Sobchak responded on September 23, dismissing his comments as "populist" and accusing Navalny of grossly misrepresenting her views. She also questioned why -- given that they know one another -- he didn't just call her rather than denouncing her on YouTube.

"Why are you feeding off these leaks made specially (and you cannot, as a politician, not understand this) to discredit and doom such thoughts, if I were having them, at the start," she wrote on Instagram.

She accused Navalny of seeking a "monopoly" on opposition activity and accused him of not actively supporting the campaign led by opposition politician Dmitry Gudkov to win seats in municipal elections in Moscow on September 10.

'Ideal' Candidate

Sobchack rose to prominence in the 2000s as a reality TV host and regular fixture in gossip columns but transformed into a prominent Kremlin critic during the opposition protests that erupted in late 2011 over election-rigging allegations. She now works as a journalist for the independent news outlet TV Rain.

The first public indication she might bid for the Kremlin came in the Vedomosti newspaper on September 1. Citing sources in the Kremlin, the paper reported that officials believe a female candidate in the March 2018 election would inject interest into an otherwise staid race expected to hand Putin another six-year term.

The Kremlin is reviewing various possible female candidates, with one source touting Sobchak as the "ideal" one, the Vedomosti report said.

The purported electoral stage-management was reminiscent of claims around liberal-minded tycoon Mikhail Prokhorov's candidacy in the 2012 presidential election.

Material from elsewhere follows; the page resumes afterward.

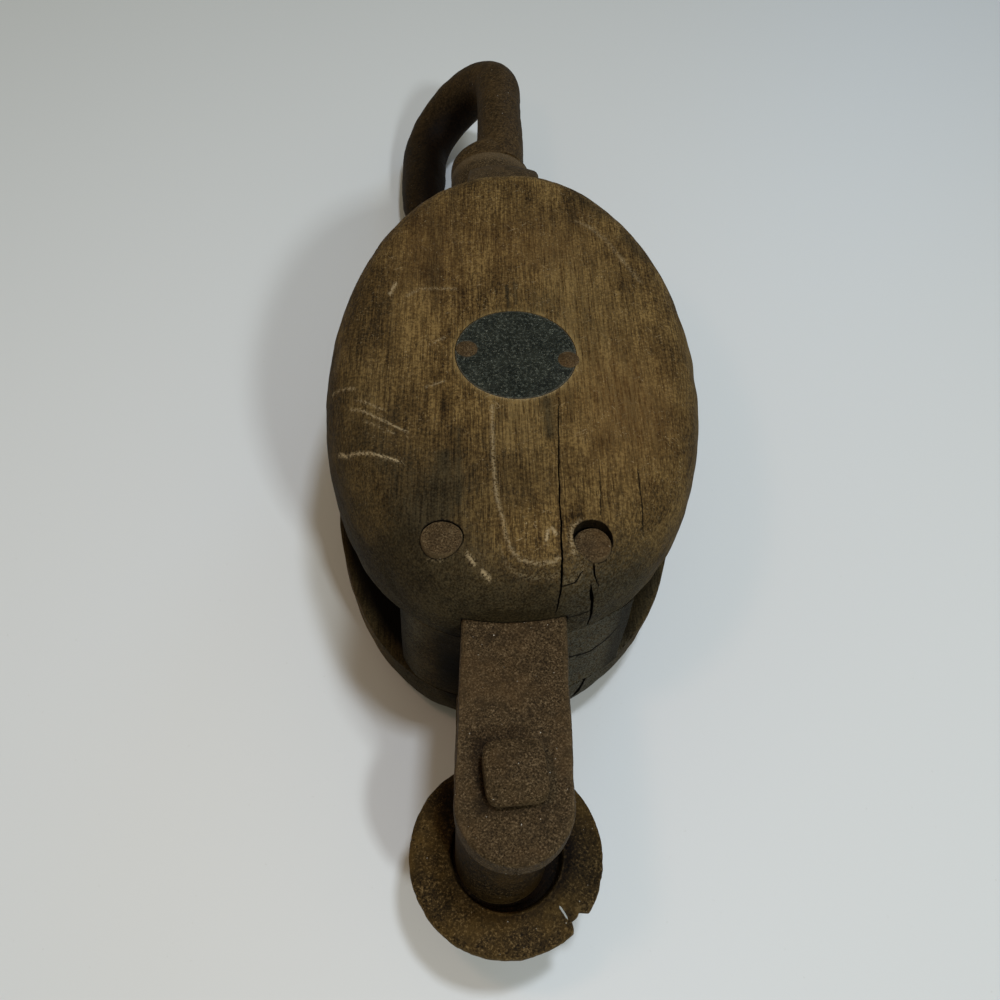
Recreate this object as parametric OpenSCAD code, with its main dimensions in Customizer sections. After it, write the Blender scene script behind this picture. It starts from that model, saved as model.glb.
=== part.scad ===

Prokhorov was seen as a Kremlin-approved straw man invited to create the illusion of a contest, a characterization the billionaire rejected.

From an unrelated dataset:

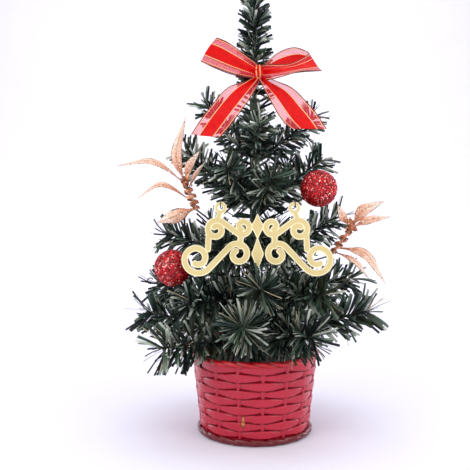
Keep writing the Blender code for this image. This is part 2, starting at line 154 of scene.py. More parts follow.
# %% A class for shader expressions
class Shade:
    """One output socket of a node tree, which can be used in Python arithmetic."""

    def __init__(self, tree, socket):
        self.tree = tree
        self.socket = socket

    def node(self, kind, output, settings=None, **inputs):
        made = self.tree.nodes.new(kind)
        for key, value in (settings or {}).items():
            if key == "stops":
                elements = made.color_ramp.elements
                while len(elements) < len(value):
                    elements.new(0.5)
                for element, (position, colour) in zip(elements, value):
                    element.position = position
                    element.color = (*colour, 1)
            else:
                setattr(made, key, value)
        for key, value in inputs.items():
            name = key.replace("_", " ")
            target = next(item for item in made.inputs if item.name == name and item.enabled)
            connect(self.tree, target, value)
        return Shade(self.tree, made.outputs[output])

    def math(self, operation, *values):
        made = self.tree.nodes.new("ShaderNodeMath")
        made.operation = operation
        for target, value in zip(made.inputs, values):
            connect(self.tree, target, value)
        return Shade(self.tree, made.outputs[0])

    def __add__(self, other):
        return self.math("ADD", self, other)

    def __sub__(self, other):
        return self.math("SUBTRACT", self, other)

    def __rsub__(self, other):
        return self.math("SUBTRACT", other, self)

    def __mul__(self, other):
        return self.math("MULTIPLY", self, other)

    def __truediv__(self, other):
        return self.math("DIVIDE", self, other)

    __radd__ = __add__
    __rmul__ = __mul__

    def step(self, low, high):
        """0 below low, 1 above high, and smooth between; low may be the greater."""
        return self.node("ShaderNodeMapRange", "Result", {"interpolation_type": "SMOOTHSTEP"},
                         Value=self, From_Min=low, From_Max=high)

    def band(self, low, high, soft):
        """1 between low and high."""
        return self.step(low - soft, low + soft) * self.step(high + soft, high - soft)

    def sine(self):
        return self.math("SINE", self)

    def ribs(self):
        """Rises and falls between 0 and 1, once in each full turn of this."""
        return self.sine() * 0.5 + 0.5

    def size(self):
        return self.math("ABSOLUTE", self)

    def mix(self, first, second):
        """A colour that goes from first to second as this goes from 0 to 1."""
        made = self.tree.nodes.new("ShaderNodeMix")
        made.data_type = "RGBA"
        connect(self.tree, made.inputs[0], self)
        connect(self.tree, made.inputs[6], first)
        connect(self.tree, made.inputs[7], second)
        return Shade(self.tree, made.outputs[2])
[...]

Sobchak has denied any kind of partnership with the Kremlin, writing on Facebook that she is "an independent person" and "proud of that."

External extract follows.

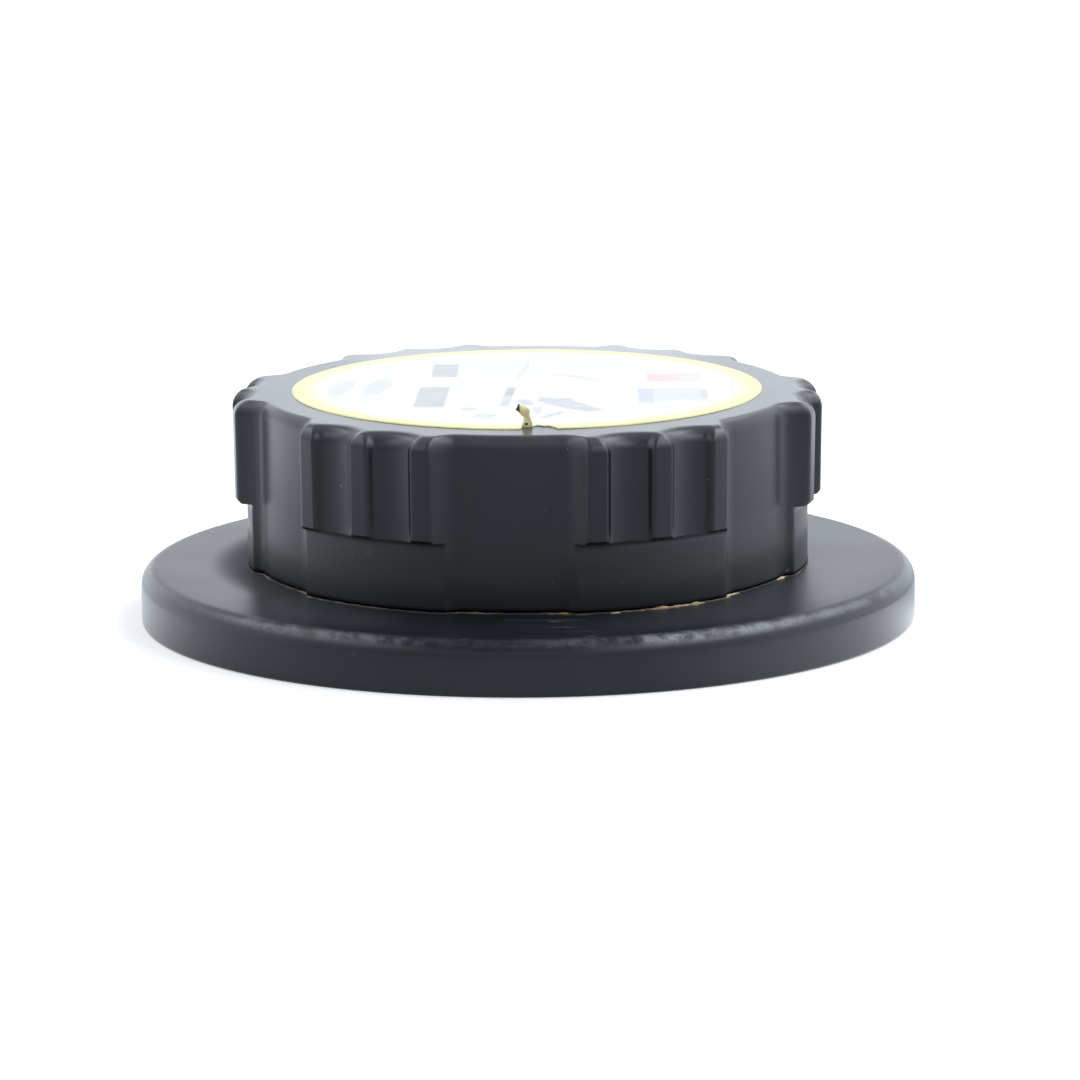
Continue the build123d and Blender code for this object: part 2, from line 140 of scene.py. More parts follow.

She has repeatedly panned media reports about her supposed bid for the presidency as attempts to "discredit" her.

On September 20, speaking to TV Rain, she said "the rumors of my bid are a provocation and the latest attempt to discredit," adding, without elaborating: "I am currently working on a big project, but it is journalistic, not political."

Nonetheless, the rumors and leaks have not abated. On September 22, journalist Ilya Varlamov's popular blog cited sources as saying that Sobchak would announce her campaign after a meeting with Putin.

Putin's Mentor

Putin has not declared his intention to run in the election, though he is expected to do so and to win.

An electoral encounter between Sobchak and Putin might make an interesting spectacle because of the family connection.

Putin considers her late father, St. Petersburg's mayor from 1991-96, to be a mentor. Putin was one of two deputy mayors under Anatoly Sobchak, who lost reelection in 1996 and fled Russia the following year amid criminal investigations he was facing.

He returned after Putin was named prime minister in 1999 and died of a heart attack a month before Putin was elected to his first term in March 2000. His death triggered allegations that he was poisoned.

Putin himself commented on speculation about Ksenia Sobchak's possible presidential bid, calling her father a "remarkable figure in modern Russian history" and a "very honorable" man who "played a big role in my fate."

"But when we're talking about running for the presidency, things like personal character cannot play any significant role. It depends on the kind of program she proposes, if she really is going to run, and how she manages her presidential campaign," Putin said.